Между тем в Японии Тэру Миямото обласкан критикой, избалован премиями и огромными тиражами с самого начала творческой карьеры. Закончив литературный факультет университета Отэмон Гакуэн, он поступил в рекламное агентство, однако проработал там недолго, предпочтя литературу. Потом Миямото еще раз попытается вернуться в бизнес, но снова оставит его. Слава пришла к нему сразу – и никогда не отворачивалась от него. В 1977 году Миямото получает литературную премию Дадзая Осаму за первую же свою повесть «Мутная река» (Доро-но кава), а в 1978 году – самую престижную в Японии литературную премию Рюноскэ Акутагавы за свое новое произведение – повесть «Река светлячков» (Хотару-гава). Вместе с повестью «Река Дотомбори» (Дотомбори-гава) эти произведения составили так называемый «цикл о реках». Кстати, все три «речные» произведения были экранизированы в 80-х годах. Также экранизирован в 1995 году роман «Призрачный свет» (Мабороси-но хикари).
Перу Тэру Миямото принадлежат роман «Вечно изменчивое море» (Рутэн-ноуми, 1984 г., первая часть дилогии), роман «Земная звезда» (Ти-но хоси, 1992 г., вторая часть дилогии), роман «Фаворит» в 2 томах (Юсюн, 1986 г.), удостоенный литературной премии Эйдзи Ёси-кавы, двухтомный роман «Стул в степи» (Согэн-но ису, 1999 г.), а также множество других, не менее известных произведений. Тэру Миямото относится к самым «многотиражным» и популярным писателям Японии. Многие его произведения переведены на иностранные языки.

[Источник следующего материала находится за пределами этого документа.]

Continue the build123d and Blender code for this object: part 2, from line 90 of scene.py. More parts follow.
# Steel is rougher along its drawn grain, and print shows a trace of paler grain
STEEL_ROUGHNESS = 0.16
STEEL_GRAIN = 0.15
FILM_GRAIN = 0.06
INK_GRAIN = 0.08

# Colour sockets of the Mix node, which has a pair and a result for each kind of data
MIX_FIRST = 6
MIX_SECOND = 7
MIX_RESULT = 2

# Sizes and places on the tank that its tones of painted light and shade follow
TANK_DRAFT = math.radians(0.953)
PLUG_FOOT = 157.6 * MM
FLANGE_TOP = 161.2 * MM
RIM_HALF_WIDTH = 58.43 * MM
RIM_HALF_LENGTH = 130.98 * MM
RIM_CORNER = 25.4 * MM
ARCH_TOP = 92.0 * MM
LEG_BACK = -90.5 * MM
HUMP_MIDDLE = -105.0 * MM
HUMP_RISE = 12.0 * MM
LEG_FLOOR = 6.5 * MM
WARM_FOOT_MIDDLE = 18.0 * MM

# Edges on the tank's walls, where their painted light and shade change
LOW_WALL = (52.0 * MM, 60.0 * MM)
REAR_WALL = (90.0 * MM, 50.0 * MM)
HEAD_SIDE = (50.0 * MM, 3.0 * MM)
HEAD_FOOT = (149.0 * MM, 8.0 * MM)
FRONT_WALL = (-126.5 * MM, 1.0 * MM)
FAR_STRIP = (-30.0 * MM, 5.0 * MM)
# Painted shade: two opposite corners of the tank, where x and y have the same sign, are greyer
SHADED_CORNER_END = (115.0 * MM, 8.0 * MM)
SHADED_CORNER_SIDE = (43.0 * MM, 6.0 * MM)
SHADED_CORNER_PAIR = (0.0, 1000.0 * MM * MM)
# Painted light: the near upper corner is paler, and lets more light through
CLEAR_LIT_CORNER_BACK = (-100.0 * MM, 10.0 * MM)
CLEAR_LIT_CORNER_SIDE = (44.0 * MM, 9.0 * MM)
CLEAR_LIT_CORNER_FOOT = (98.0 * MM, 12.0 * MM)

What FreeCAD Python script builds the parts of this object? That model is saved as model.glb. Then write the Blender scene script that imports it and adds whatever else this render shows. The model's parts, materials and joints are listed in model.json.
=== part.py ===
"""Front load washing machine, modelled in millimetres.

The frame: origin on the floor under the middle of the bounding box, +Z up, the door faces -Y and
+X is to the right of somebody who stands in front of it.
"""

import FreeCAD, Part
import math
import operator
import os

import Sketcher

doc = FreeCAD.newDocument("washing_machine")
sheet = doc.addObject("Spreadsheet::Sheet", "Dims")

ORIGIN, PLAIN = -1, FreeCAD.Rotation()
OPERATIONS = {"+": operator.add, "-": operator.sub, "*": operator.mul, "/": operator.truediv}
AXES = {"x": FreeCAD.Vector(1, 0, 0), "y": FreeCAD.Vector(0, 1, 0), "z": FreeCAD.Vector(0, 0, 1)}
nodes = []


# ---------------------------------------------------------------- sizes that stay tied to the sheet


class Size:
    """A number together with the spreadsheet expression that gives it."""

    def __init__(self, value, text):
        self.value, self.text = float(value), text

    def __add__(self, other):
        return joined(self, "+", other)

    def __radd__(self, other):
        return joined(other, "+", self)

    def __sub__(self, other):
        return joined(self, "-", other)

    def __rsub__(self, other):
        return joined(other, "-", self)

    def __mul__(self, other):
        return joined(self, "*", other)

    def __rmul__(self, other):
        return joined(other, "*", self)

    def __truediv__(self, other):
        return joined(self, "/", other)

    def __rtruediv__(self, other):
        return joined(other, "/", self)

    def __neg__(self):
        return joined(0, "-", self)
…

«Узорчатая парча» (Кинсю) была написана в 1982 году, однако внимательный читатель напрасно будет искать в ней реалии, позволяющие определить точное время действия. Хотя в целом понятно, что это XX век, а точнее, его вторая половина. Точно так же придирчивый литературовед столь же безуспешно попытается определить жанр «Узорчатой парчи». Да, спору нет, «Парча» стилизована под переписку двух героев. Значит, роман в письмах? Едва ли… В «Узорчатой парче» столь же явно присутствуют характерные признаки откровенно-пронзительного «ватакуси-сёсэцу» (повествование о себе), изысканно-прихотливого «дзуйхицу» (эссе «вслед за кистью), глубокой философской притчи, женского романа (женская линия явно доминирует), есть даже элементы захватывающего, интригующего детектива, особенно в завязке произведения.
На первый взгляд все достаточно незатейливо, просто. Бывший муж и жена волею случая (или Провидения?) сталкиваются друг с другом в горной глуши, в кабинке фуникулера – и тотчас же расстаются, не сказав друг другу практически ничего. Десять лет назад они развелись, потому что муж героини Акико – Ясуаки Арима – изменил жене, и при этом едва не погиб, якобы при попытке «двойного самоубийства» с любовницей. За прошедшее время угли трагедии подернулись пеплом, покрылись патиной времени, но внутренний жар их еще настолько силен, что при встрече в душе Акико снова вспыхивает яростное пламя, – и она завязывает переписку. Несколько писем от Акико к Ясуаки и несколько писем от Ясуаки к Акико – вот и все короткое повествование. Но в этой не слишком толстой стопке листков столько пронзительной боли и безысходного отчаяния, столько неистовой, безрассудной любви и обжигающей ненависти, столько жалости, мужества, жертвенности и высокого благородства, что другому, менее талантливому писателю достало бы на целую сагу. Лаконичная, но бездонно емкая «Человеческая трагедия». В каком-то невероятном, безумном темпе перед читателем пролетает десятилетие жизни героев – со всеми их взлетами и падениями, с разочарованиями и надеждами, страхами и мечтами. Реальные события переплетаются с воспоминаниями о прежней жизни, о том, что же случилось на самом деле и что послужило истинной причиной развода двух искренне любивших друг друга людей.